Another issue is handling images with descriptive functions in the web pages. It is not good to simply remove any image from the page, as a picture is worth a thousand words. For example, fashion site like fashion.com" prefers image text rather than a plain text. Image text certainly facilitates readers' understanding; on the other hand it prohibits data extraction. The "ALT" parameter of an image link sometimes also describes the image content, if edited by a human editor. Image name and "ALT" value are included in the web data extraction process, while getting rid of worthless values such as "img9", "spacer" or "graphic". The working on evaluating the effect of including informational image name and image name parsing rules should be considered in future.

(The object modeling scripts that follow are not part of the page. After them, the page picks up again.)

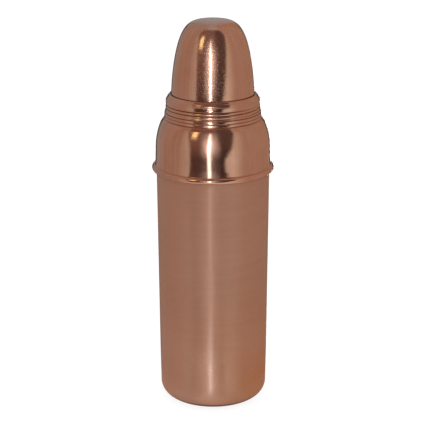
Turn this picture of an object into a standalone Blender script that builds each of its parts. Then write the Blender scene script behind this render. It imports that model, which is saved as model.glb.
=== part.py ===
"""Copper water bottle shaped like a vacuum flask, with a domed screw cap.

The frame's origin is the centre of the base on the surface that the bottle stands on, with +Z up along the
bottle's axis. Lengths are given in millimetres, and MM turns them into Blender's metres. Heights are taken
from the base, and each piece's mesh is drawn from its own datum height, where the piece is then placed.
"""

import math

import bmesh
import bpy

MM = 0.001

# Making
SEGMENTS = 40            # facets round each turned piece; a multiple of 4 puts corners on the X and Y axes
GAP = 0.3                # air left between pieces that touch
CLEARANCE = 0.05         # added round the axis, where facets bring the pieces closer
EDGE = 0.2               # size of a broken edge
SHEET = 0.8              # copper sheet of the bottle
CAP_SHEET = 0.6          # thinner sheet of the cap

# Body and base
BODY_TOP_RADIUS = 40.0   # outside of the tube, under the bead
BODY_LOW_RADIUS = 38.8   # outside of the tube at its lower edge
BASE_RADIUS = 38.35      # outside of the base cup above its corner
BASE_CORNER = 10.2       # round between the base and its wall
BASE_JOINT = 36.0        # height of the flush joint between base cup and tube
BASE_LAP = 5.0           # how far the cup reaches up inside the tube
STAND_RADIUS = 20.0      # inner edge of the flat ring that the bottle stands on
PUSH_UP = 1.6            # rise of the panel inside that ring
PUSH_UP_RADIUS = 17.5

# Shoulder and its rolled bead
BEAD_BOTTOM = 170.3
BEAD_ROUND = 2.1         # radius of the bead's section
BEAD_RADIUS = 43.2       # outermost radius of the bead
FLANGE_RISE = 1.6        # from the bead's bottom to the tube's flange inside it
FLANGE_TUCK = 1.35       # how far inside the bead's outermost radius the flange ends
SHOULDER_FOOT = 40.95    # radius of the shoulder's wall where it meets the bead
SHOULDER_RADIUS = 40.5   # where the shoulder starts to curve in
SHOULDER_BEND = 48.0     # radius of that curve
SHOULDER_BEND_BOTTOM = 186.5
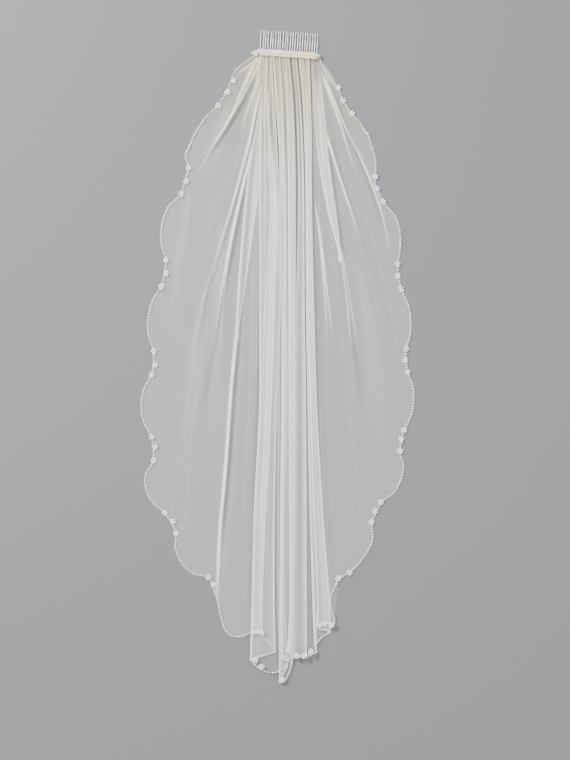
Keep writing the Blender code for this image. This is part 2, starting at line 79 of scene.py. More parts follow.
# %% Camera
VIEW_X, VIEW_Y = 0.01086, -0.0349
VIEW_HEIGHT, CAMERA_UP, SENSOR = 1.114, 2.4, 36.0

camera = bpy.data.objects.new("camera", bpy.data.cameras.new("camera"))
bpy.context.scene.collection.objects.link(camera)
camera.location = (VIEW_X, VIEW_Y, CAMERA_UP)
camera.data.sensor_fit = "VERTICAL"
camera.data.sensor_height = SENSOR
camera.data.lens = SENSOR * CAMERA_UP / VIEW_HEIGHT
bpy.context.scene.camera = camera
print("lens", round(camera.data.lens, 1), "mm")


# %% Helpers for a finish, a mesh and a light
def new_finish(name, roughness):
    """A material, its node tree and its shader."""
    made = bpy.data.materials.new(name)
    made.use_nodes = True
    shader = made.node_tree.nodes["Principled BSDF"]
    shader.inputs["Roughness"].default_value = roughness
    return made, made.node_tree, shader


def mesh_from(shape, name):
    """A mesh from a finished bmesh, which is freed."""
    mesh = bpy.data.meshes.new(name)
    shape.to_mesh(mesh)
    shape.free()
    return mesh


def soft_light(name, place, width, watts):
    """A square soft light that looks at the origin."""
    lamp = bpy.data.objects.new(name, bpy.data.lights.new(name, "AREA"))
    lamp.data.size = width
    lamp.data.energy = watts
    lamp.location = place
    lamp.rotation_euler = (-Vector(place)).to_track_quat("-Z", "Y").to_euler()
    bpy.context.scene.collection.objects.link(lamp)


print("materials, meshes and lights each have a helper")

# %% Floor
FLOOR_REACH = 25.0
FLOOR_GREY = (0.195, 0.195, 0.2, 1)

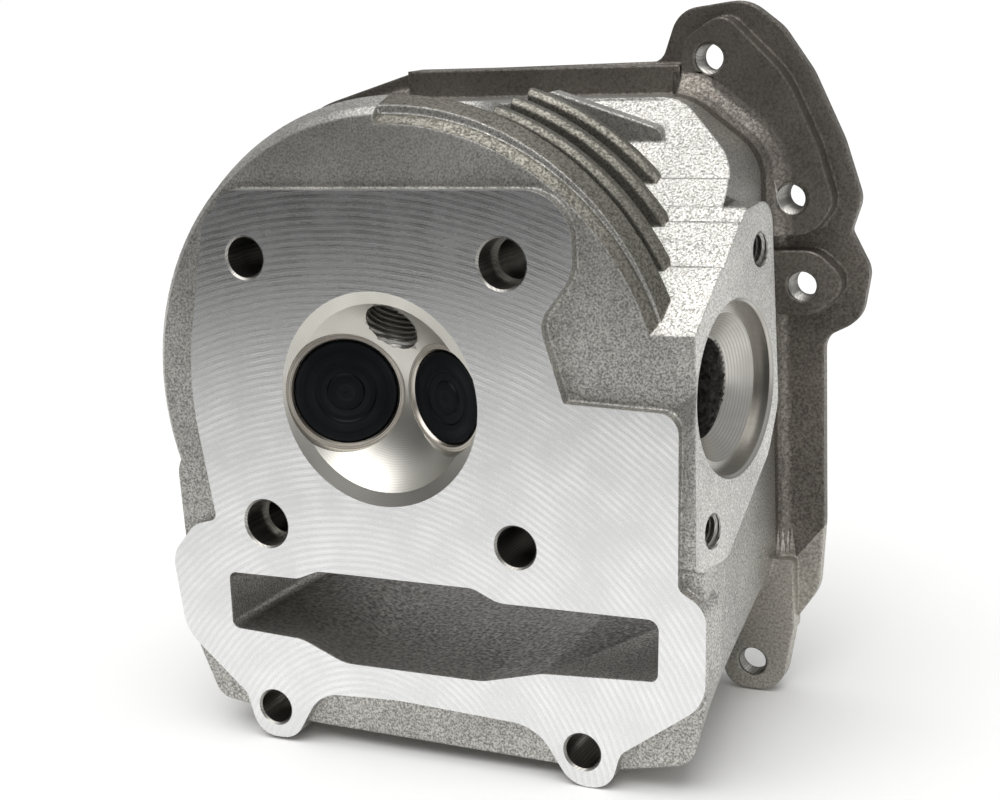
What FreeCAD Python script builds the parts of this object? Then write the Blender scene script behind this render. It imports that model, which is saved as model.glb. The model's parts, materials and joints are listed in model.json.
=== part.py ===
import FreeCAD, Part
import os
from math import cos, hypot, pi, radians, sin, tan

# Cylinder head of a small air-cooled single-cylinder four-stroke, with its two valves and their springs.
# Millimetres. The gasket face (the deck) lies in the plane Y = 0 and faces -Y, towards the cylinder.
# The origin is the middle of the four stud holes, on the deck. +X is the exhaust side, -X the intake
# side. The cam chain passes below, at -Z, and the spark plug enters from above, at +Z.

V = FreeCAD.Vector
BACK = V(0, 1, 0)          # from the deck towards the cover

# ---- deck -------------------------------------------------------------------------------------------
STUD_X = 52.0              # stud spacing along X
STUD_Z = 51.0              # stud spacing along Z
STUD_HOLE_R = 3.8
DOWEL_R = 4.5              # counterbore for the locating dowels, in two opposite stud holes
DOWEL_DEPTH = 7.0
EAR_Z = -63.0              # the two small screw holes beyond the chain tunnel
EAR_MID_X = 5.0
EAR_SPACING = 64.6
EAR_HOLE_R = 3.3
EAR_THICKNESS = 14.0
EAR_SCREW_HEAD_R = 6.2
HOLE_CHAMFER = 0.4
DECK_STEP = 2.5            # how far the machined deck stands out of the casting
# ---- fins -------------------------------------------------------------------------------------------
FIN_X = 3.0                # centre of the round fins
FIN_R = 54.0
FIN_R_STEP = 0.9           # each fin is a little larger than the one in front of it
RIM_R = 52.4               # front edge of the first fin, a thick disc behind the deck
RIM_STEP = 1.6             # mismatch of the two mould halves at the parting line
PARTING_X = 1.4
SLOPE_Z = 13.6             # the body's upper front slants back from here, behind the deck
SLOPE_RISE = 0.885
DISC_BACK = 8.5
FIN_FIRST = 12.5
FIN_PITCH = 7.5
FIN_COUNT = 3
FIN_THICKNESS = 3.6
FIN_TIP_ROUND = 0.9
FIN_DEPTH = 10.0
FIN_LOW_Z = -29.0
PLUG_GAP = (-16.0, 20.0)   # the fins stop here to let the plug spanner in
# ---- chamber and valves -----------------------------------------------------------------------------
MOUTH_R = 20.0             # chamber mouth on the deck
DOME_R = 17.6              # edge of the dome, inside the squish cone
SQUISH_DEPTH = 1.0
DOME_DEPTH = 8.6
VALVE_ANGLE = 21.0         # each stem leans this far from the deck's normal
VALVE_LENGTH = 64.0
STEM_R = 2.5
STEM_CLEARANCE = 0.02
VALVE_LIFT = 4.5           # stated in the record as the travel of both valves
INTAKE_X = -9.2            # where the stem's axis meets the seat ring's face
EXHAUST_X = 11.3
SEAT_Y = 4.5
INTAKE_HEAD_R = 9.6
EXHAUST_HEAD_R = 8.5
SEAT_WALL = 1.35           # seat ring stands out round the valve head
SEAT_DEPTH = 5.5
SEAT_LAND = 1.7            # width of the 45 degree seat, measured across
SEAT_GAP = 0.06            # between the ground faces of valve and seat
HEAD_SUNK = 0.3            # valve face below the seat ring's face
HEAD_MARGIN = 1.0
# ---- guide, seal, springs ---------------------------------------------------------------------------
GUIDE_R = 5.0
GUIDE_FROM = 13.0          # along the stem from the seat ring's face
WELL_FLOOR = 29.0          # spring well's floor, along the stem
GUIDE_ABOVE = 9.5          # guide stands this far out of the well's floor
GUIDE_NECK_R = 3.9
CLIP_WIRE = 0.9
SPRING_SEAT_T = 1.2
WELL_CLEARANCE = 1.2
SEAL_WALL = 1.0
SEAL_HEIGHT = 8.5
GARTER_WIRE = 0.45
OUTER_COIL_R = 9.3
OUTER_WIRE = 2.6
OUTER_TURNS = 6.5
INNER_COIL_R = 6.75
INNER_WIRE = 1.8
INNER_TURNS = 8.0
SPRING_GAP = 0.1
RETAINER_R = 10.4
RETAINER_FLANGE = 2.2
SPRING_TOP = 57.0          # underside of the retainer, along the stem
COLLET_ANGLE = 7.0
COLLET_LENGTH = 6.5
COLLET_TOP_R = 4.7
GROOVE_AT = 60.0
GROOVE_R = 0.55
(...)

Other limitation are Network performance issues involving network availability and high bandwidths, legal issues comes into play where some sites restrict the extracting of data from their sites.

Future enhancements

This was only applicable for only a single book sales store site, so in future more sites can be include for extraction.

The system is implemented for the local machine environment. The system can be enhanced to provide more advance features in the Internet.

Data privacy control in dealing with legal issues.